In her dissertation, University of Manchester student Fliss Lloyd referenced a Conexión Fondo de Empancipación study from 2011, which, according to Lloyd, found that transgendered Bolivian citizens ‘were the most vulnerable [to homophobia], with 75% reported… being threatened with violence, and one third having suffered physical abuse’. Whether straight, gay, or bi, when a member of the Family leaves the Galán safe space to make a public statement in drag, they risk their own necks in an attempt to foster a more egalitarian and open Bolivia. But never fear—when the group and its allies are united for one of Bolivia’s great fiestas, they’re practically untouchable as they inspire a political dialogue through makeup and dance.

‘The fiesta has given us the option to make ourselves visible’, Danna Galán, the starpower of the Family, said. ‘All of the microphones are for us. And from there, one gets a read on popular culture’.

While the Familia has chosen to use streetside parties as a way to interact with Bolivia’s mainstream, they also sit around coffee tables together and explore more nuanced viewpoints on what it means to be part of Bolivia’s sexual diversity. Their theoretical discourse is confined to a smaller group of intellectuals who are interested in the social implications of LGBTQ activism, and major themes include identity and the body as ‘a space of oppression’.

‘We don’t really believe in an identity’, Danna Galán explained. ‘To continue planting the lesbian, gay identity is to continue having conservative views because identity is oppressive when you believe it yourself’. According to the Galán Family’s main queen, however, intellectualism serves little purpose when it is not linked to action. ‘Reflection and theorization would not have any meaning if it didn’t enter daily life’, she added.

The Familia Galán may have altered Bolivia’s gender landscape to introduce options beyond the standard binary, but the nation’s pre-Hispanic origins continue to exercise an overarching influence on Bolivia’s social structure. Indigenous groups such as the Aymara and Quechua still believe that each gender has a set role to play. An article from Santa Cruz’s El Deber in 2012 cited an anonymous chiquitano correspondent, who claimed, ‘I don’t like homosexuals because it’s a small town, and in this town, there has never been that class of people’. It is evident that in this kind of traditional, dichotomized culture, there is no room for same-sex partners.

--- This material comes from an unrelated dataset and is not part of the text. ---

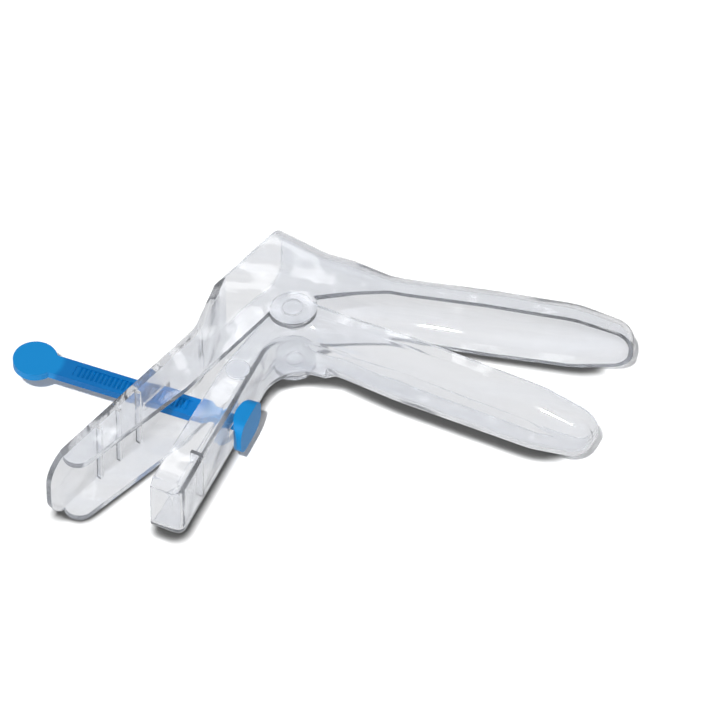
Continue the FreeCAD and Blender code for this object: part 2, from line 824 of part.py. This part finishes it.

Even though these gender expectations originated in rural terrains with agrarian economies, where they proved necessary for survival, they have gradually seeped into urban life in cities like La Paz as families have moved from the country to metropolitan areas. Men rejoice when their wives give birth to baby boys, and both parents raise their sons to continue the bloodline in a heteronormative way.

Given these ongoing traditions, gender relations in Bolivia's social and political capitals remain conservative and restrictive. Sexuality is viewed as a given based on sex, and though homosexuality exists as a concept in the country, the topic suffers from a hush-hush policy.

‘It’s a matter of culture, I guess’, Bolivian citizen Andres Pereira said. ‘And in this culture, silence is so important. Silence and tradition’. He noted that almost 80% of his friends in the LGBTQ community have left the country to be a part of a more progressive environment.

Perhaps even more disconcerting than the public’s silence regarding homosexuality is Morales’ choice of words when talking about the subject. In 2010, Morales was under serious heat from the Western press when he implied that eating chicken with hormones would make men gay, and since his initial election in 2006, the president has become notorious for expressing controversial opinions on social issues.

‘This government is the most macho government you’ve ever seen in your life’, Pereira claimed.

While some members of the LGBTQ community are disheartened by the persistence of homophobia in both the public sphere and in their private worlds, others are optimistic about Bolivia’s social future. Despite Morales’ condescending quips, while president, he has passed several laws, including Law 045, that protect minority rights. Even if, in practice, these pieces of legislation are rarely enforced, they function as a symbolic olive branch to the LGBTQ population in Bolivia. And on the streets, where politics become passé, bold homosexual couples hold hands and sometimes steal a kiss in public. Though they may be surrounded by surprised stares, the stares are not always glares, but glances affected by the unknown.

A few days ago, a Bolivian man told me the story of his high school reunion, where he introduced his Belgian boyfriend to his former classmates. The alumni greeted both men with open arms, or in his case, with a drink to start off the night. No one was wearing drag. There wasn’t a parade with 6-inch heels. But, in his perspective, a beer with his buddies and boyfriend outshone the shimmer of sequins on a loud costume.

Perhaps the problem lies in that, for every high school reunion and kiss in the street, there is an outburst of prejudice that demonstrates why the Familia Galán is so important. Most recently, representative Roberto Rojas of MAS commented on a protest against homophobia that took place on June 27 in the Plaza Murillo in La Paz. His problem? Two women kissing on the steps of a cathedral. His conclusion? ‘Our country is not prepared for this situation, for homosexuals. A sickness. They seem like mentally ill people, it’s a lot of radicalism’.

‘The thing with Roberto Rojas was the most recent instance of homophobia’, Danna Galán said. ‘I’d rather be up against a Roberto Rojas who says that [homosexuals] are mentally ill people than someone who shows you kindness and gives you hugs and then gossips behind your back’.

Thanks to the likes of Rojas, Bolivia needs its version of Belize. The closet door is opening little by little, and the Familia Galán is standing by to make sure no one slams it shut again.